Sixteen-year-old Spencer returns home from Andover with Ana (Rebecca Blumhagen), an exchange student from Spain carrying his child. Initially flummoxed that Spencer got involved with a girl from outside their rigid social circle, Cookie switches to a bullying form of crisis management and insists that the girl get an abortion. When Ana protests that it’s against her religion, Cookie counters, “It’s against everyone’s religion, but everyone does it.”

Brownell reveals a gift for sharp quips of the Paul Rudnick variety, such as Cookie’s complaint that she has a new driver: “Sergei went back to Russia to be with his family – it was heartbreaking!” Collins crafts a credible performance that gets big laughs with little details like the moan she emits midsentence while talking on the phone during a deep-tissue massage. The actress manages to keep such an oversized personality and drama queen from turning into caricature. If anything, Collins comes across as slightly too grounded for a woman so obsessed with trivialities and prone to lament, “People will think I’m a terrible mother!” Collins’ performance seems less worried about hitting punch lines than exploring Cookie’s mixed feelings and motivations.

Nancy Lemenager provides an opposite characterization as Cookie’s best friend, Bitsy, who disproves the adage “You can’t be too rich or too thin.” Like an air-headed supporting role from “Absolutely Fabulous,” Bitsy serves as a portrait of self-absorption and a font of observations, “I heard of a girl who had an abortion shower!” Uproarious in her first scene, Bitsy hits the same comedic notes with every appearance and obsessive gag about dieting.

As Spencer, Lowell is also inclined to overplay his character’s whiny, sullen aspects, but fortunately the production gives him some deeper moments with Ana and his father (Larry Larson).

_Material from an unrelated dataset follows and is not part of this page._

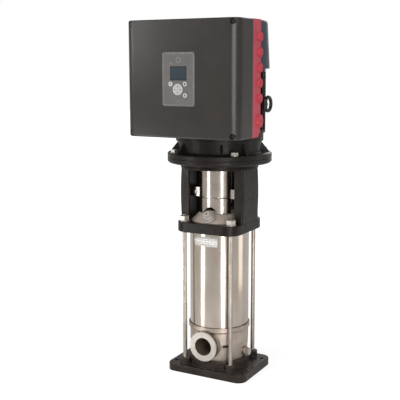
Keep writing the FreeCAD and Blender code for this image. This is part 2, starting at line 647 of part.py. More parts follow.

Larson’s captain of industry tends to glide through the family problems, dispense domestic wisdom with above-it-all aplomb and then go off on business trips.

Cookie’s scenes with Ana provide the heart of the play, as the older woman discovers she can’t intimidate or bribe the girl, despite the offer of a kingly donation to her church in Madrid. Cookie calls Spain a Third World country (because everywhere’s the Third World compared to Manhattan), but generally the play avoids cheap, culture-clash situations. Cookie gradually re-examines her own values, questions who her friends really are, and eventually admits that she can’t control some things in life.

Directed by Jeremy B. Cohen, Smart Cookie seems to have less in common with the previous Kendeda winners, but feels like a kindred spirit with Managing Maxine, an Alliance world premiere from last fall. Both plays happened to feature Collins and Larson as a married couple, and scenes of women of a certain age half-dressed to convey sexuality as well as emotional vulnerability. Likeable plays, Cookie and Maxine both seem far more commercially viable than the emotionally violent, downbeat history lessons the Kendeda competition has honored before.

Smart Cookie raises a question about playwriting competitions: Should they support the writers that push the craft in new directions, or those more likely to attract audiences? If the previous winners served nutritious but bitter meals, Brownell’s comedy is a cookie in more ways than one.